Lansing City Council members listened to a number of residents Thursday who spoke for and against a plan to rezone a little more than 9 acres in the 24000 block of 139th Street to allow a landscaping business there.

Lansing City Council members listened to a number of residents Thursday who spoke for and against a plan to rezone a little more than 9 acres in the 24000 block of 139th Street to allow a landscaping business there.

The land, 24481 139th Street, is the site of Emmanuel Baptist Church, and is owned by Kenneth Lake, who requested the rezoning. Lake’s agent is Kevin Jensen, a Lansing landscaper who wants to move his business to that property. He has provided sketches of his plans to beautify the area to soften any adverse impact on the neighbors.

The Planning Commission heard the request on Jan. 18, and Stefanie Lief, community development director, said three members were absent. Three voted to deny the request and one more wanted more information, she said. Major concerns cited were traffic and the impact on the neighborhood.

Larry Dunn started off the comments of nearby residents, noting that he was concerned about the impact on the neighborhood. He was also concerned that the rezoning could lead to more commercial enterprises in that area butting up to his residence.

But another man who lived east of Dunn said it affected him more than it did Dunn and he had no problem with what Jensen wanted to do. “Its a big improvement to the property,” he said. He said he can look outside his picture window and see a small engine repair and body shop, but he has no problems with that either.

Another man in the neighborhood said he drives a big truck for a living and he thinks there’s no way tree trucks or trucks bringing in supplies to the business could  “buttonhole that turn,” so it would slow up traffic there.

But another man who worked on constructing the church said he brought construction supplies in a big truck to the church site with no problems.

That was pretty much the case throughout the discussion.
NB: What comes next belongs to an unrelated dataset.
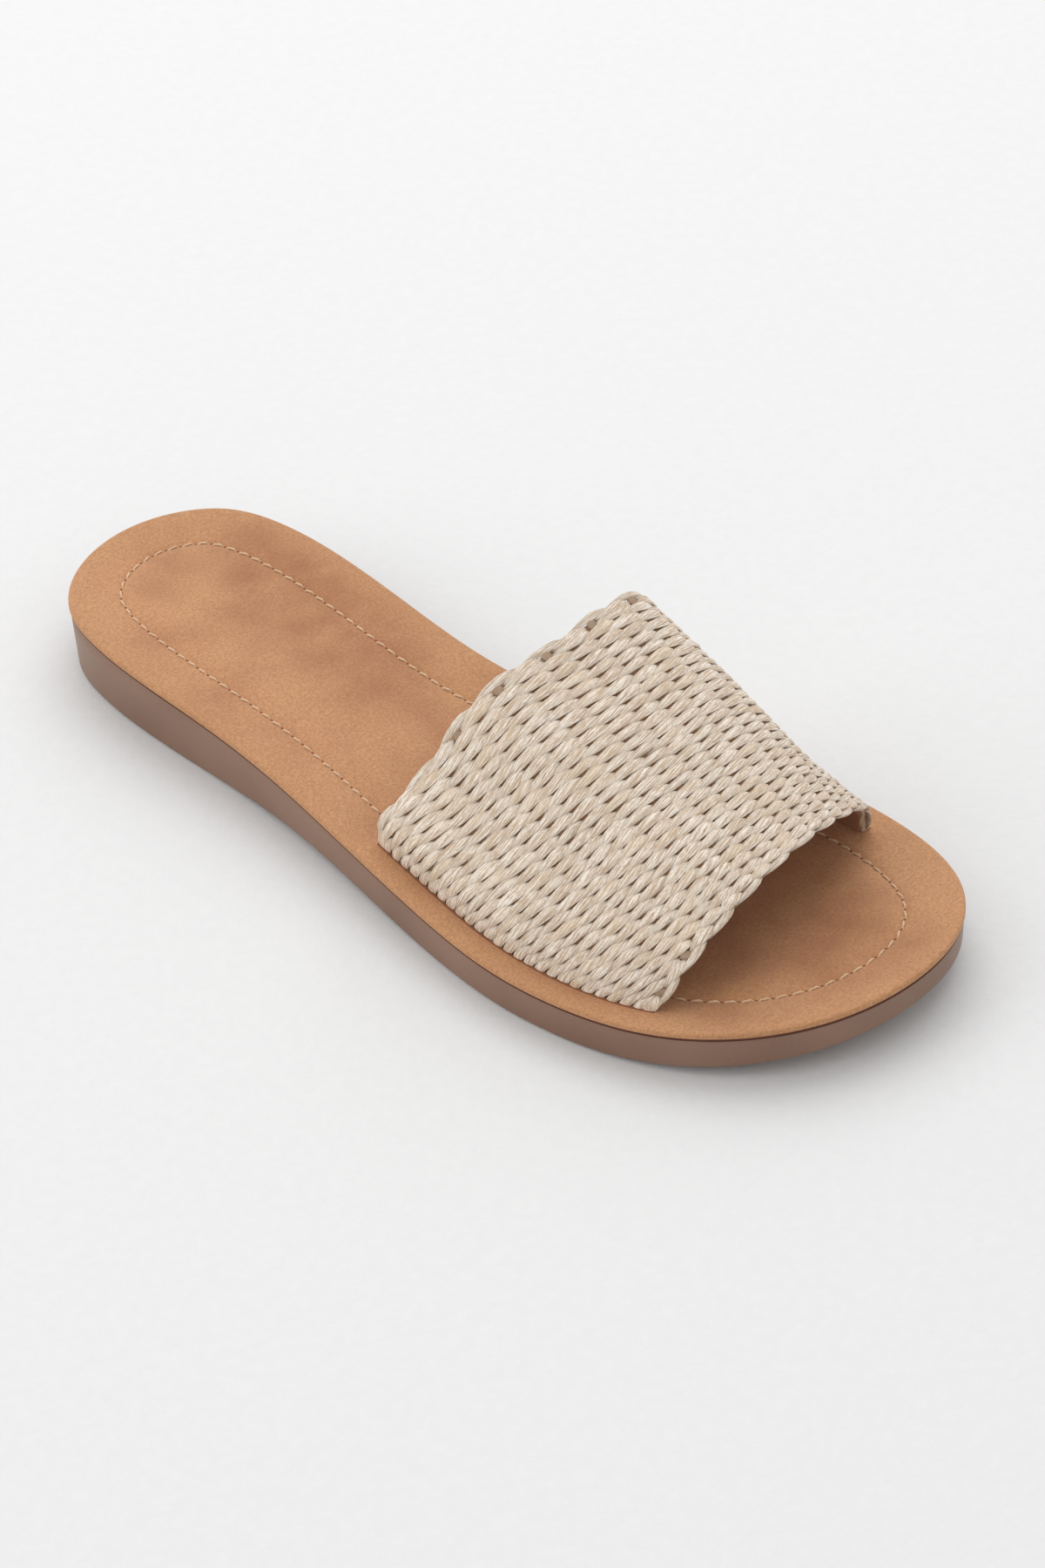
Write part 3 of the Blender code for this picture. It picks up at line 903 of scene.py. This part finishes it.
def place_on_band(across, along):
    """Points of the outer face, running straight on past its edges where asked."""
    over = np.stack([across - np.clip(across, 0, 1), along - np.clip(along, 0, 1)], -1)
    point = on_band(BAND, across, along)
    point = point + on_band(STEP_ACROSS, across, along) * over[..., :1]
    return point + on_band(STEP_ALONG, across, along) * over[..., 1:]


EDGES = {"front edge": BAND[:, 0], "rear edge": BAND[:, -1], "outer foot": BAND[0], "inner foot": BAND[-1]}
print("lengths in mm:", {edge: round(path_length(line)[-1] / MM) for edge, line in EDGES.items()})
patch = np.linalg.norm(np.cross(STEP_ACROSS, STEP_ALONG), axis=-1).mean()
print("area in square cm:", round(float(patch) * 1e4))

# %% [markdown]
# ## Slits
# The band's ends go down through slits in the leather. They could be cut into the cover, but what is
# seen of them is a thin shadow along the band's foot, so that is what is laid there.

# %% Painted shadow of the slits where the band enters the footbed
SLIT_OUT, SLIT_WIDE, SLIT_HIGH = 0.70 * MM, 0.50 * MM, 0.22 * MM
SLIT_AROUND = 8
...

One property owner pointed out problems and concerns with the plan, while others favored it as a beautifying addition to the neighborhood.

Council member Tony McNeill asked if there was some way the council could consider a conditional use permit to allow Jensen’s landscaping business there. He envisioned the property going back to its original zoning if Jensen’s business closed or if there were problems with it as it existed.

Another council member, Don Studnicka, also liked that idea.

Ron Barry, vice president of the planning commission, had said a big concern for his body was the future land use for this area, which is primarily single family residential. Allowing the landscaping business, he said, would amount to “spot zoning,” which is usually not a good thing. One option the commission suggested was remanding it to the Planning Commission as a rezoning to a planned overlay district. The applicant would have to submit as preliminary development plan as well as traffic study information.

John Jacobson, the city’s former community development director, represented Jensen at the meeting and he threw a new wrinkle into the equation. He said the land use map on the city’s website shows the area as commercial in the future. He also suggested review of KDOT’s corridor access plan for Highway 7.

City attorney Greg Robinson said he and Leif would like to look at various options that would be possible for that site, to include some sort of conditional use. They would supply council members an informational memo for review, once it came back to the council.

Initially, council member Jesse Garvey moved to remand this back to the planning commission, which was seconded by council member Gregg Buehler. Garvey said he thought there might be more discussion if it were remanded, since only four planning commissioners were there.

The question was asked, before a vote, if the intent was to have the planning commission look at all options, so Garvey withdrew the original motion and amended it to include the review of all options, and Buehler again seconded it. Council member Gene Kirby, sworn in Thursday to represent Ward 1, said to him it sounded like “I didn’t get what I want so I want another chance.”

McNeill said he saw it as a way for city staff to look at options and council member Dave Trinkle agreed.

Council member Andi Pawlowski mentioned an earlier comment that noted that the property, which had been annexed more than 10 years ago, still carried county zoning regulations. She wondered if that could be fixed.
 
After considerably more discussion, the council voted 4-4 on Garvey’s amended motion and Mayor Mike Smith voted yes to break the tie.

Those voting no were council members Kerry Brungardt, Studnicka, Kirby and Pawlowski. Those in favor are Garvey, Buehler, Trinkle and McNeill.